I'm training networks with the Adam solver and ran into the problem, that optimization hits 'nan' at some point, but the loss seems to decrease nicely up to that point. It happens only for some specific configurations and after a couple of thousand iterations. For example the network with batch size 5 will have the problem, while with a batch size of one it works. So I started debugging my code:
1) First thing that came to my mind is to check the inputs when the net hits 'nan', but they look reasonable (correctly labled ground truth and input with an okayish value range)
2) While searching I discovered tf.verify_tensor_all_finite(..)
and I put that all over my code to see, which tensor first becomes 'nan'.
I could narrow down the problem to the following lines:
kernel = tf.verify_tensor_all_finite(kernel, 'kernel')
in_tensor = tf.verify_tensor_all_finite(in_tensor, 'in_tensor')
tmp_result = tf.nn.conv2d_transpose(value=in_tensor, filter=kernel, output_shape=output_shape,
strides=strides, padding='SAME')
tmp_result = tf.verify_tensor_all_finite(tmp_result, 'convres')
Which throw an error, which reads:
InvalidArgumentError (see above for traceback): convres : Tensor had NaN values
[[Node: upconv_logits5_fs/VerifyFinite_2/CheckNumerics = CheckNumerics[T=DT_FLOAT, _class=["loc:@upconv_logits5_fs/conv2d_transpose"], message="convres", _device="/job:localhost/replica:0/task:0/gpu:0"](upconv_logits5_fs/conv2d_transpose)]]

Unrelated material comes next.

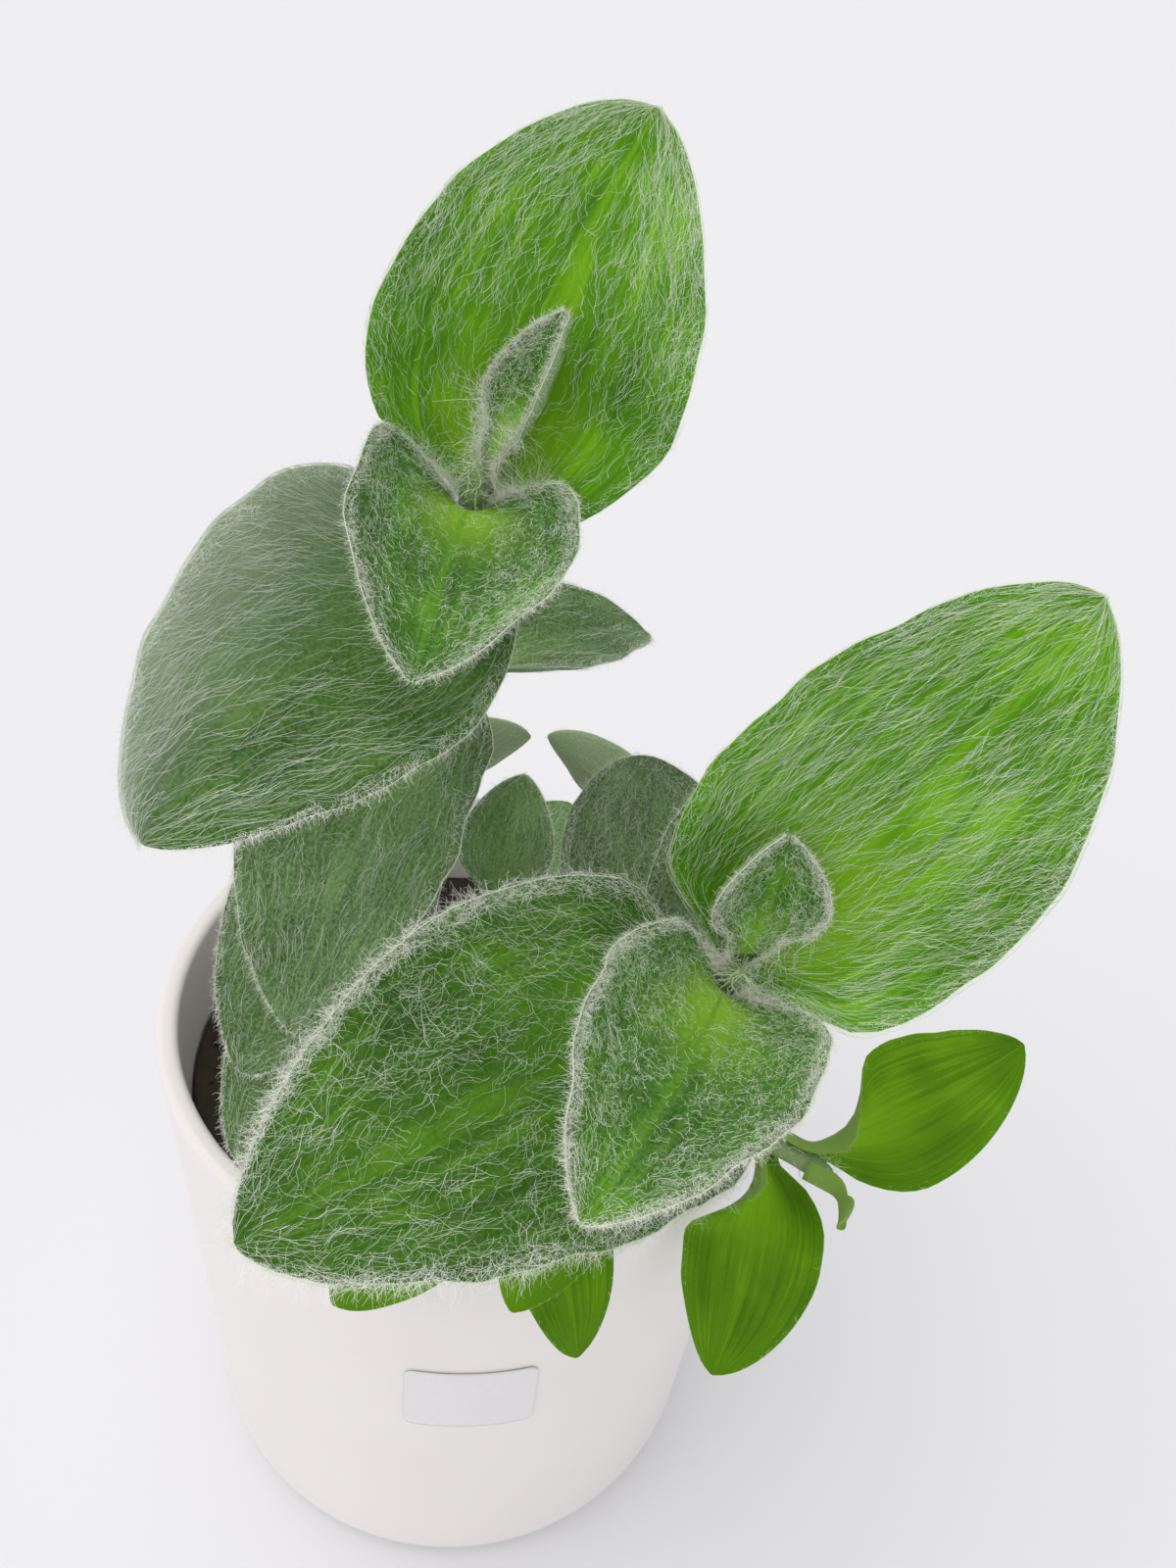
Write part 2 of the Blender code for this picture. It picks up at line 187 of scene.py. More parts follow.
# pot: stoneware with a satin white glaze, dipped and fired, so soft broad highlights and an even wall
potShape = dict(height=125.0, rimRadius=60.0, footRadius=55.0, footRound=10.0, wall=4.0, floor=6.0,
                rimRound=1.6, sides=192, footSteps=14, wallSteps=14, rimSteps=7, floorSteps=6,
                glaze="#f9f4f1", glazeThin="#f4eeea", roughness=0.34)


def outerRadius(height):
    shape = potShape
    return shape["footRadius"] + (shape["rimRadius"] - shape["footRadius"]) * height / shape["height"]


def innerRadius(height):
    return outerRadius(height) - potShape["wall"]


def glazedCeramic(shape):
    material, tree, shader = newMaterial("glazedCeramic", {
        "Roughness": shape["roughness"], "IOR": 1.5, "Coat Weight": 0.25, "Coat Roughness": 0.18,
        "Subsurface Weight": 0.06, "Subsurface Scale": 0.002})
    place = addNode(tree, "ShaderNodeTexCoord").outputs["Object"]
    clouds = noise(tree, place, 35.0, 3.0)    # 30 mm across
    colour = mixColours(tree, clouds, linear(shape["glaze"]), linear(shape["glazeThin"]))
    peel = noise(tree, place, 500.0, 2.0)    # the glaze's faint orange peel, 2 mm across
    dress(tree, shader, colour, peel, 0.08, 0.0002)
    return material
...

[[Node: Adam/update/_2794 = _Recv[client_terminated=false, recv_device="/job:localhost/replica:0/task:0/cpu:0", send_device="/job:localhost/replica:0/task:0/gpu:0", send_device_incarnation=1, tensor_name="edge_154_Adam/update", tensor_type=DT_FLOAT, _device="/job:localhost/replica:0/task:0/cpu:0"]()]]
Now I'm not sure what happened here.
I guess, that during the forward pass everything went well, because the scalar loss didn't trigger an error and also kernel & input were still valid numbers. It seems as some Adam update node modifies the value of my upconv_logits5_fs
towards nan. This transposed convolution op is the very last of my network and therefore the first one to be updated.
I'm working with a tf.nn.softmax_cross_entropy_with_logits()
loss and put tf.verify_tensor_all_finite()
on all it's in- and outputs, but they don't trigger errors. The only conclusion I can draw is that there might be a numerical issue with the Adam solver.
- What do you think about that conclusion?
- Does anybody have any idea how to proceed or what I could try?
Your help is very much appreciated.
EDIT:
I was able to solve my problem by increasing the solvers epsilon parameter from 1e-8 to 1e-4. It seemed like some of my parameters tend to have very little to zero variance and that resulted in tf.sqrt(0.0 + epsilon)
, which caused numerical problems.